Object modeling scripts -
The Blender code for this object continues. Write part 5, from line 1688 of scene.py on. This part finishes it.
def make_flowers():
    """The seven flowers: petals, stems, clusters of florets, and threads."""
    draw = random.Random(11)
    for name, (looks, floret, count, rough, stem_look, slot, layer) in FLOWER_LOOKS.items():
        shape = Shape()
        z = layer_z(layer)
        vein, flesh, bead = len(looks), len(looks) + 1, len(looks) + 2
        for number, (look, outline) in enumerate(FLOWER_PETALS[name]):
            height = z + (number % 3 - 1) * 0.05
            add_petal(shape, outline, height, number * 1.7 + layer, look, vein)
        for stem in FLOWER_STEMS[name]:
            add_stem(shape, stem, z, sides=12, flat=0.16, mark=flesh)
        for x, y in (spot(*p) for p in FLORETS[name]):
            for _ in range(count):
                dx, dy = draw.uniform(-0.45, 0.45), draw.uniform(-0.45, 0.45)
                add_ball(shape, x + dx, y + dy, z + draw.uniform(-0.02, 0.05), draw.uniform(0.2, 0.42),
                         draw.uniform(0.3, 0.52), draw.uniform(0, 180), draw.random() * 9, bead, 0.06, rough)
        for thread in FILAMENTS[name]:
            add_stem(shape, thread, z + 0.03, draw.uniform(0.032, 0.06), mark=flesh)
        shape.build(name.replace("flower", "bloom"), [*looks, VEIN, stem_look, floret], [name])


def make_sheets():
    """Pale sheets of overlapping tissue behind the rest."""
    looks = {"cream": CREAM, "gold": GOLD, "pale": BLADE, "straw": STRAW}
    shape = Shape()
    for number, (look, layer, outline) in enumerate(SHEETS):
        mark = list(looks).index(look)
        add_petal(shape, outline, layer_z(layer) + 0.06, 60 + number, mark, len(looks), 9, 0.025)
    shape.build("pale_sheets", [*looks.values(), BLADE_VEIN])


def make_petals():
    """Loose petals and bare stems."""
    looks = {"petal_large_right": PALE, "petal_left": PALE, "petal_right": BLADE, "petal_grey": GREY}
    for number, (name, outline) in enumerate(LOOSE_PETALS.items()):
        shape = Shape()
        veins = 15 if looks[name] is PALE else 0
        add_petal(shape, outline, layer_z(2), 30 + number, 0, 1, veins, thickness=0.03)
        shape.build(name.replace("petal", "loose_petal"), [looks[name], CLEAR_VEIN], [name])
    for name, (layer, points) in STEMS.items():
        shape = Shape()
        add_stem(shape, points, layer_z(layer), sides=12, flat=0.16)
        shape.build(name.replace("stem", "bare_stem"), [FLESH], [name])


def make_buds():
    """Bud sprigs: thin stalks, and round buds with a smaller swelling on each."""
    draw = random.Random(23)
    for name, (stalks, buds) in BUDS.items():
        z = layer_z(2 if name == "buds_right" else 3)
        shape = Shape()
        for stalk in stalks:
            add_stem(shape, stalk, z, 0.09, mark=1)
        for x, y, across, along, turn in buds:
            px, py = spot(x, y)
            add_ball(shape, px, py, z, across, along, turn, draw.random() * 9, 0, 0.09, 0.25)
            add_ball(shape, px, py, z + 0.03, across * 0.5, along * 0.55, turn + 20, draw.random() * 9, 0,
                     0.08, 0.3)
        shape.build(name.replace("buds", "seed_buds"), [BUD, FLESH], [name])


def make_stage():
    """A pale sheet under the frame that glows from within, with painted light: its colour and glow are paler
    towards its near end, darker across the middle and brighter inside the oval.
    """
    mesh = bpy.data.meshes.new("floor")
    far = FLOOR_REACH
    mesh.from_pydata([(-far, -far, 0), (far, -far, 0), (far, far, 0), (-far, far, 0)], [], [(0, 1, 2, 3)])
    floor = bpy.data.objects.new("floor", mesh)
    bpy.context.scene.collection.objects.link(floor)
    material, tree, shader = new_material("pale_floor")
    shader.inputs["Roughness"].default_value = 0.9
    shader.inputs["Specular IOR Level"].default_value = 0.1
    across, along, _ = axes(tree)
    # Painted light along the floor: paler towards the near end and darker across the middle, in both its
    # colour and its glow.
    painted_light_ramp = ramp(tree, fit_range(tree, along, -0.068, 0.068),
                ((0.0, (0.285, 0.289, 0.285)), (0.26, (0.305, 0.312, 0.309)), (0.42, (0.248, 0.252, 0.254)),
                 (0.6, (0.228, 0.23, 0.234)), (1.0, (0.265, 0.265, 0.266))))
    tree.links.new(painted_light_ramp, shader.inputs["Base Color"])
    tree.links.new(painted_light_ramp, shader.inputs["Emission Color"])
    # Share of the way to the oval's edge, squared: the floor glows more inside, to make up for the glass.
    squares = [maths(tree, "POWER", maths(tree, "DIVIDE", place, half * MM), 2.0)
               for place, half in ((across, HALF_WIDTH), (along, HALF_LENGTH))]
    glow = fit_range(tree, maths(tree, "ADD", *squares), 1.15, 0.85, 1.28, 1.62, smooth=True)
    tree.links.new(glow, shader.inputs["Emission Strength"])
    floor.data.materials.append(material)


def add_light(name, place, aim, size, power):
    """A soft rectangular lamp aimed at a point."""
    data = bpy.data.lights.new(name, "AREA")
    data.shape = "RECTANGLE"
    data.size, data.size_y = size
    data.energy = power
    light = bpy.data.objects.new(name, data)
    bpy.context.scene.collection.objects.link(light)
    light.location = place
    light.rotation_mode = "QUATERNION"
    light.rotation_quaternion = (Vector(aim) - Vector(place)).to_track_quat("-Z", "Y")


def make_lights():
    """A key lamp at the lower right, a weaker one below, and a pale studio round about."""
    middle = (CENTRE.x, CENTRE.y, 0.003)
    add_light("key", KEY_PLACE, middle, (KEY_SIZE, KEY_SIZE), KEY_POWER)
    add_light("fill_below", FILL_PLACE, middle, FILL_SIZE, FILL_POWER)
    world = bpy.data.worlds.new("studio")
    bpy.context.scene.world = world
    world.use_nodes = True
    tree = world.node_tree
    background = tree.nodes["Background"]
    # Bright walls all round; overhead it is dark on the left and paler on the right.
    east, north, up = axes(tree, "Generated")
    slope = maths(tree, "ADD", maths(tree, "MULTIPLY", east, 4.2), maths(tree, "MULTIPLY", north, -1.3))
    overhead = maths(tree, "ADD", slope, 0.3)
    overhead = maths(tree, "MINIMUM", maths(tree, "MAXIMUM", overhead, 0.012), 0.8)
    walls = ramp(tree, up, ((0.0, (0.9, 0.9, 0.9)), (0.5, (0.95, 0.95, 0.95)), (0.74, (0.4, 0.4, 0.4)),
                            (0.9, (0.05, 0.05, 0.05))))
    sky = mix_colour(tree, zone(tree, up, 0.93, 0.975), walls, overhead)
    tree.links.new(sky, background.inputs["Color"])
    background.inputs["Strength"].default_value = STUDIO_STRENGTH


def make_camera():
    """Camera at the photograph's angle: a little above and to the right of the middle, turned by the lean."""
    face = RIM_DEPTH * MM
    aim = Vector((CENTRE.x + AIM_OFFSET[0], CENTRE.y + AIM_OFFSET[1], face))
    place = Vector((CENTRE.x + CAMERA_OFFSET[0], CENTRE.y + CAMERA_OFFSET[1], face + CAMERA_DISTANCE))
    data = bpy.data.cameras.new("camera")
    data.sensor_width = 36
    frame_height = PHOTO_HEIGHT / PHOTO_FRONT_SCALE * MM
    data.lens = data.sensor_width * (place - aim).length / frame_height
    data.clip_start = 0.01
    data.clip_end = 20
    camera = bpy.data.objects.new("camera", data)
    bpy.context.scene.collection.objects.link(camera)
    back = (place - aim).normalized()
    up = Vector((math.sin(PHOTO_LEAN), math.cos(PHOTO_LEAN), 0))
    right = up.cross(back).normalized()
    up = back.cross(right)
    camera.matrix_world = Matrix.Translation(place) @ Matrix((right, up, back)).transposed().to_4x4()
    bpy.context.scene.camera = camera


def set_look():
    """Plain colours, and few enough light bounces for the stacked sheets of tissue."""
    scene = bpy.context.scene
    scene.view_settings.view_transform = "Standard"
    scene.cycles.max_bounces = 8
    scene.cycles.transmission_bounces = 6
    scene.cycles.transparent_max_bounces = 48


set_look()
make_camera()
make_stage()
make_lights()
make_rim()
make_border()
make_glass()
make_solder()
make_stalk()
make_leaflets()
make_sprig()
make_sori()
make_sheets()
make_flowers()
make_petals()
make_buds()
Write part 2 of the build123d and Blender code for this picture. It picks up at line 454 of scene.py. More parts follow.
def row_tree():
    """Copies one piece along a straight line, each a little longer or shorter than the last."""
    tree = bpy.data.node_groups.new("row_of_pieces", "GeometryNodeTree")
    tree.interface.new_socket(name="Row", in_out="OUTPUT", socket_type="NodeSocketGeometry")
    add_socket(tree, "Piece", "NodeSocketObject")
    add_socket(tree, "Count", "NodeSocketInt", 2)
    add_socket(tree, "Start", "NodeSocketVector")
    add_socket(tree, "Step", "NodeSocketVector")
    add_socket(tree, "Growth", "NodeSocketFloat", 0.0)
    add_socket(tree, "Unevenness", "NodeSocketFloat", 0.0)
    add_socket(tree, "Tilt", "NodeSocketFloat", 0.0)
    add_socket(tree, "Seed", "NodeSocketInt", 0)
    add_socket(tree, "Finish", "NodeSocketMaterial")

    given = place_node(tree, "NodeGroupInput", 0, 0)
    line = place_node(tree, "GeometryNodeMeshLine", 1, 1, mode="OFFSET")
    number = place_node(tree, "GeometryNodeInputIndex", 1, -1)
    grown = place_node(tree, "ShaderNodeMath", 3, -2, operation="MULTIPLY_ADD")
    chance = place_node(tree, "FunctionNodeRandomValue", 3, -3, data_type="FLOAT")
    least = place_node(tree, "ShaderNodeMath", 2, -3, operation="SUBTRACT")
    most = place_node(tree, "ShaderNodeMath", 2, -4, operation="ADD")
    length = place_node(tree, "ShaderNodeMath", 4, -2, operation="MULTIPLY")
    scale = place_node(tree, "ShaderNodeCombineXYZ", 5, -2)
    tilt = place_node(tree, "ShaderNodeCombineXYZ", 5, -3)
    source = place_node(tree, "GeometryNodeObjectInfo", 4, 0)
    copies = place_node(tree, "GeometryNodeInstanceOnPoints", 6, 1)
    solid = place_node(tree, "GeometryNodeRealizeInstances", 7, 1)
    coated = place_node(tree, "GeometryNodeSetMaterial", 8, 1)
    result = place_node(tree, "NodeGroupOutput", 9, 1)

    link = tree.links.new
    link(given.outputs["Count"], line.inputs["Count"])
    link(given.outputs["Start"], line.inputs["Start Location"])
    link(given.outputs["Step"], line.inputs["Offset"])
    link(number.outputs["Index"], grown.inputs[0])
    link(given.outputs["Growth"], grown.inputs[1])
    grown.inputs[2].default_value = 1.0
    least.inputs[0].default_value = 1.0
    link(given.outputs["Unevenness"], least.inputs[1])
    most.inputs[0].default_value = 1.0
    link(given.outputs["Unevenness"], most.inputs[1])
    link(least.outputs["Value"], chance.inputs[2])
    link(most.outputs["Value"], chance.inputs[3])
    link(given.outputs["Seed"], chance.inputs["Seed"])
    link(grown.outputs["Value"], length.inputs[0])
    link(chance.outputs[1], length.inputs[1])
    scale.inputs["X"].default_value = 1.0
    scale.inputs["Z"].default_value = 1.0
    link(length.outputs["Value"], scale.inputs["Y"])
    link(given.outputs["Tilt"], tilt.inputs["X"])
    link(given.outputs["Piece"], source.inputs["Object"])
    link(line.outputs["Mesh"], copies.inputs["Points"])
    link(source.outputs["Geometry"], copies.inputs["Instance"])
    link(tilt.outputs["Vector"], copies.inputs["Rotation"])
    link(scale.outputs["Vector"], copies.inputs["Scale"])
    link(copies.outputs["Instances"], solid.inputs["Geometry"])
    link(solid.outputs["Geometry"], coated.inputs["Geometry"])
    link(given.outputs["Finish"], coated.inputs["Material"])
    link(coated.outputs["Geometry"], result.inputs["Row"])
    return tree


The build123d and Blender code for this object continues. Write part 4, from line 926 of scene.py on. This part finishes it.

The request -
In the records above, find each line holding "Blender" and copy it.

Exercise solution -
The Blender code for this object continues. Write part 5, from line 1688 of scene.py on. This part finishes it.
Write part 2 of the build123d and Blender code for this picture. It picks up at line 454 of scene.py. More parts follow.
The build123d and Blender code for this object continues. Write part 4, from line 926 of scene.py on. This part finishes it.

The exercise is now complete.